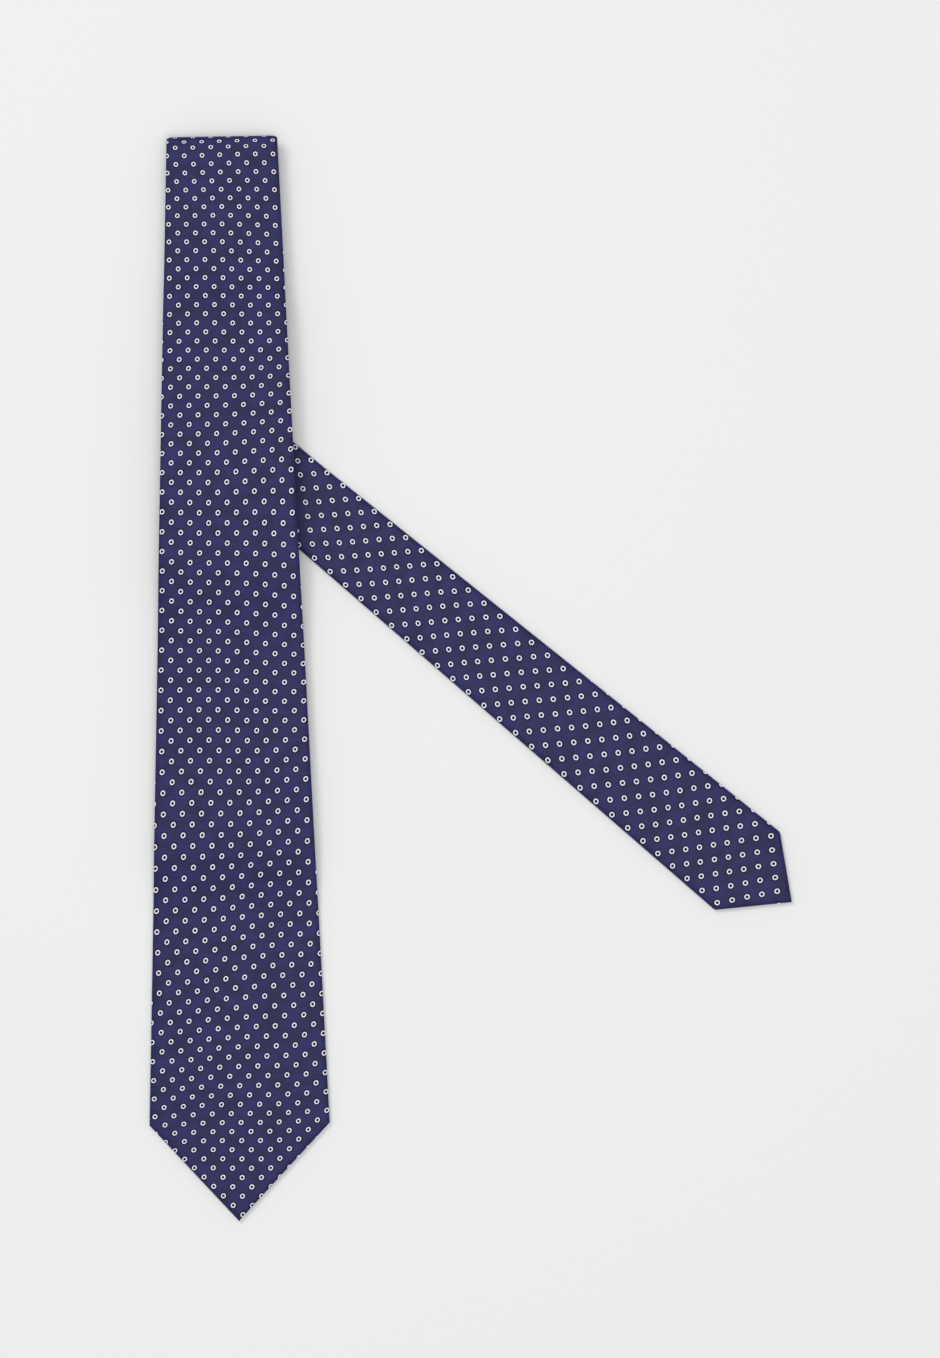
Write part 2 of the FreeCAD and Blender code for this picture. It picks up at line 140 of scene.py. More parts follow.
RAMP_1, RAMP_2, RAMP_3 = (50.0, 35.0), (176.0, 60.0), (306.0, 45.0)
S_TOP = BLADE - OUTER_ROLL
S_BACK = S_TOP + TURN
S_LOWER = S_BACK + LOWER_AXIS - OUTER_ROLL
S_MIDDLE = S_LOWER + TURN
S_INNER_FOLD = S_MIDDLE + LOWER_AXIS - INNER_AXIS
S_INNER = S_INNER_FOLD + TURN
S_CREASE = S_INNER + CREASE_DEPTH - INNER_AXIS
S_TAIL = S_CREASE + TURN * math.sin(CREASE_ANGLE)

FRONT = Run(
    "front_blade", [PITCH * 3, GAP + PITCH * 4, PITCH * 2, GAP], [RAMP_1, RAMP_2, RAMP_3],
    True, lambda d: BLADE - d, (BLADE - BLADE_TIP, BLADE_TIP, TIP_LEAN),
)
BACK = Run(
    "back_run", [PITCH * 2, GAP + PITCH * 3, PITCH], [RAMP_1, RAMP_2],
    False, lambda d: S_BACK + d - OUTER_ROLL,
)
MIDDLE = Run(
    "middle_run", [PITCH, GAP + PITCH * 2, 0.0], [RAMP_1, RAMP_2],
    True, lambda d: S_MIDDLE + LOWER_AXIS - d,
)
INNER = Run(
    "inner_run", [0.0, GAP + PITCH], [RAMP_1],
    False, lambda d: S_INNER + d - INNER_AXIS,
)
TAIL = TailRun(
    "tail", [GAP], [], True, lambda d: S_TAIL + d, (TAIL_STRAIGHT, TAIL_TIP, TAIL_LEAN),
)


def front_half(d):
    if d <= BLADE - BLADE_TIP:
        return FOLD_HALF + TAPER * d
    return (BLADE - d) * BLADE_HALF / BLADE_TIP


def back_half(d):
    return max(NECK_HALF, FOLD_HALF - TAPER * d)


def neck_half(d):
    return NECK_HALF


def tail_half(d):
    if d <= TAIL_STRAIGHT:
        share = max(0.0, d - TAIL_PLAIN) / (TAIL_STRAIGHT - TAIL_PLAIN)
        return lerp(NECK_HALF, TAIL_HALF, share)
    return (TAIL_LENGTH - d) * TAIL_HALF / TAIL_TIP


# ---- the sleeve's cross-section

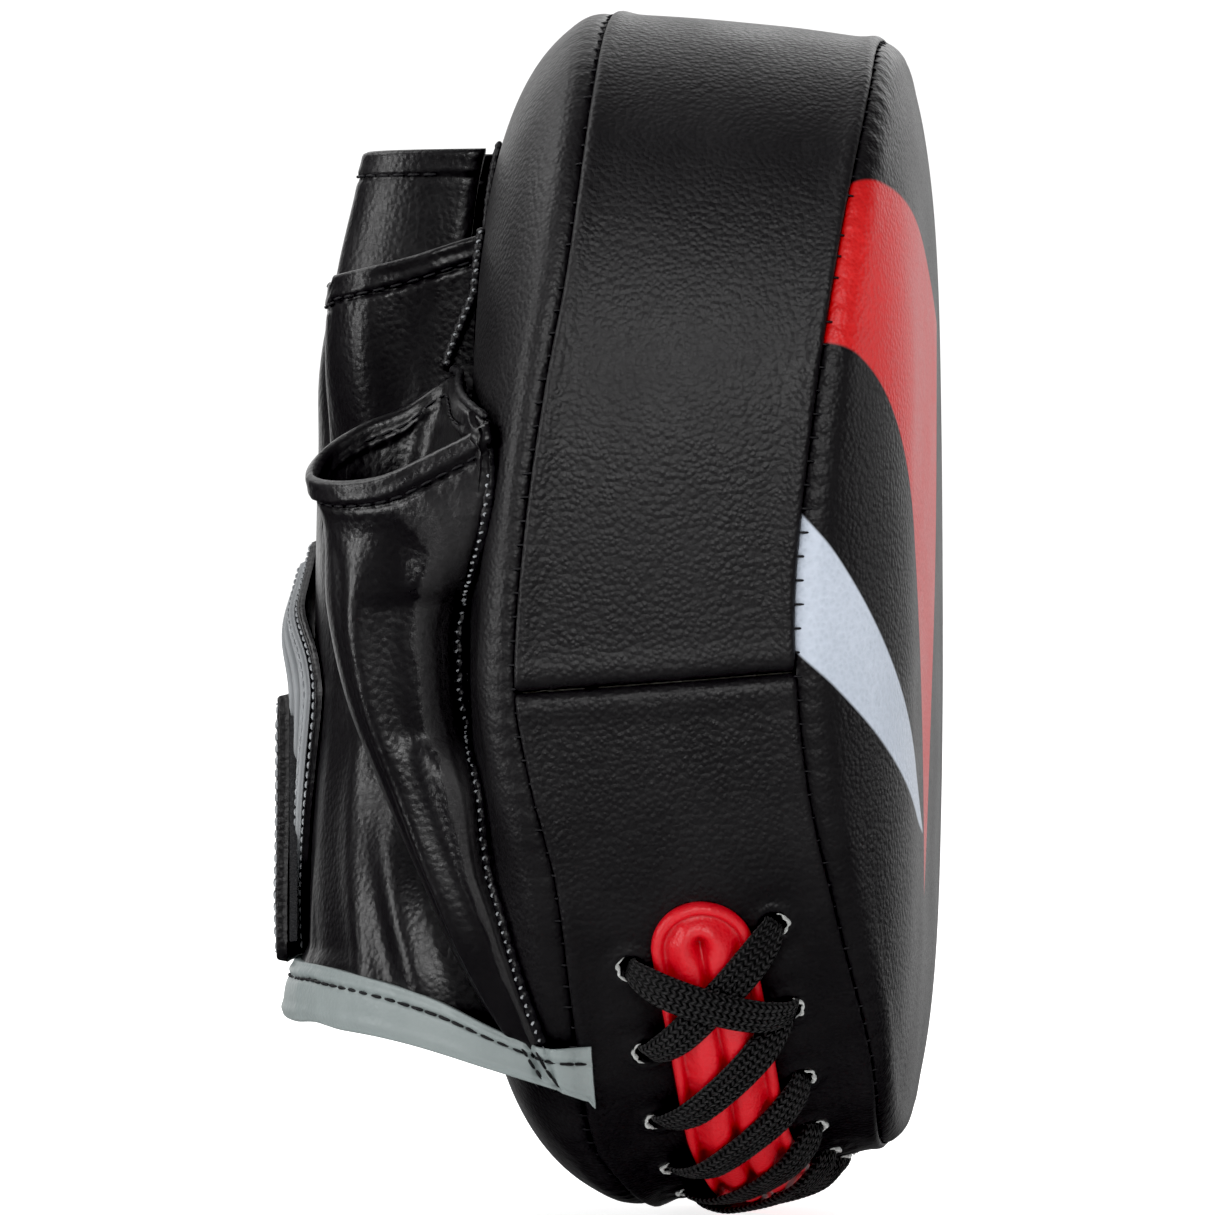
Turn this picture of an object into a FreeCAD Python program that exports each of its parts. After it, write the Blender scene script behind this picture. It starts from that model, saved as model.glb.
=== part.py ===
"""Left-hand boxing focus mitt, built from separate sewn, stuffed and laced pieces.

Millimetres. +Z points to the finger end, -Y to the striking face, +Y to the glove that holds the hand,
and the thumb is on the -X side. The pad is symmetrical about X = 0.
"""
import FreeCAD, Part
import math
import os
from FreeCAD import Vector

# ---- driving dimensions -------------------------------------------------------------------------------
# pad outline as a superellipse, at the front and at the back seam of the edge band
OUTLINE_POWER = 2.5
FRONT_MID_Z, FRONT_HALF_H, FRONT_HALF_W = 115.0, 103.0, 87.0
BACK_MID_Z, BACK_HALF_H, BACK_HALF_W = 111.9, 111.3, 91.0
FACE_Y, BACK_Y = -60.5, 20.0                # planes of the striking face and of the hand side
FACE_FLAT, BACK_FLAT = 0.58, 0.61           # size of each flat compared with its outline
BAND_CROWN = 0.8                            # outward swell of the edge band
# height and depth of the two seams of the edge band: the pad is bent, its middle nearer the hand
FRONT_SEAM = [(10, -52.6), (30, -53.2), (57, -48.0), (80, -43.4), (110, -41.2), (142, -43.9), (179, -48.7),
              (205, -52.2), (220, -52.4)]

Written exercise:
From the first line of the data through the line with "return NECK_HALF", quote each line exactly and add nothing else.

Exercise output:
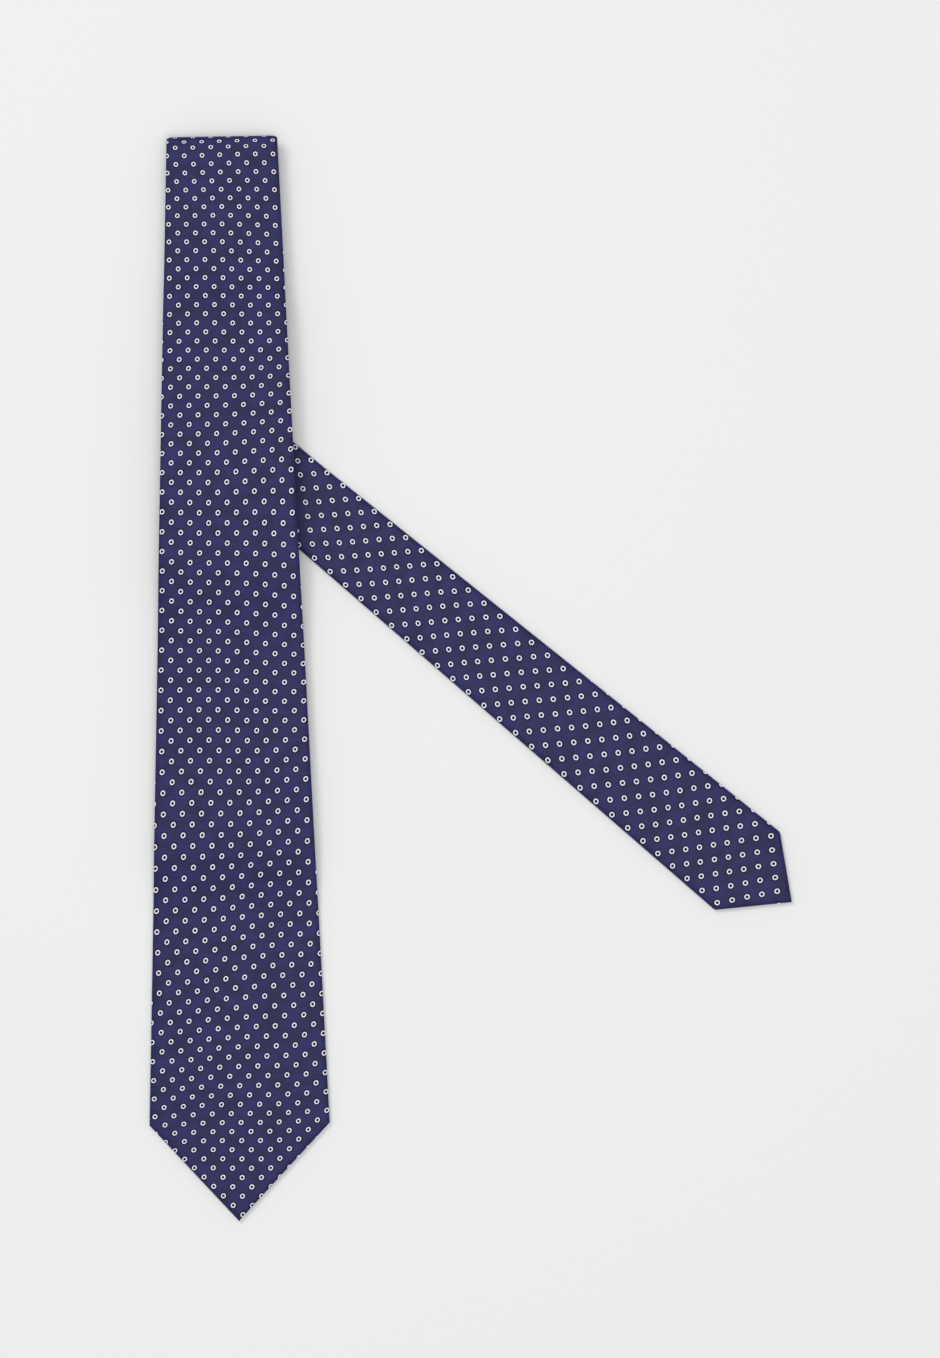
Write part 2 of the FreeCAD and Blender code for this picture. It picks up at line 140 of scene.py. More parts follow.
RAMP_1, RAMP_2, RAMP_3 = (50.0, 35.0), (176.0, 60.0), (306.0, 45.0)
S_TOP = BLADE - OUTER_ROLL
S_BACK = S_TOP + TURN
S_LOWER = S_BACK + LOWER_AXIS - OUTER_ROLL
S_MIDDLE = S_LOWER + TURN
S_INNER_FOLD = S_MIDDLE + LOWER_AXIS - INNER_AXIS
S_INNER = S_INNER_FOLD + TURN
S_CREASE = S_INNER + CREASE_DEPTH - INNER_AXIS
S_TAIL = S_CREASE + TURN * math.sin(CREASE_ANGLE)

FRONT = Run(
    "front_blade", [PITCH * 3, GAP + PITCH * 4, PITCH * 2, GAP], [RAMP_1, RAMP_2, RAMP_3],
    True, lambda d: BLADE - d, (BLADE - BLADE_TIP, BLADE_TIP, TIP_LEAN),
)
BACK = Run(
    "back_run", [PITCH * 2, GAP + PITCH * 3, PITCH], [RAMP_1, RAMP_2],
    False, lambda d: S_BACK + d - OUTER_ROLL,
)
MIDDLE = Run(
    "middle_run", [PITCH, GAP + PITCH * 2, 0.0], [RAMP_1, RAMP_2],
    True, lambda d: S_MIDDLE + LOWER_AXIS - d,
)
INNER = Run(
    "inner_run", [0.0, GAP + PITCH], [RAMP_1],
    False, lambda d: S_INNER + d - INNER_AXIS,
)
TAIL = TailRun(
    "tail", [GAP], [], True, lambda d: S_TAIL + d, (TAIL_STRAIGHT, TAIL_TIP, TAIL_LEAN),
)


def front_half(d):
    if d <= BLADE - BLADE_TIP:
        return FOLD_HALF + TAPER * d
    return (BLADE - d) * BLADE_HALF / BLADE_TIP


def back_half(d):
    return max(NECK_HALF, FOLD_HALF - TAPER * d)


def neck_half(d):
    return NECK_HALF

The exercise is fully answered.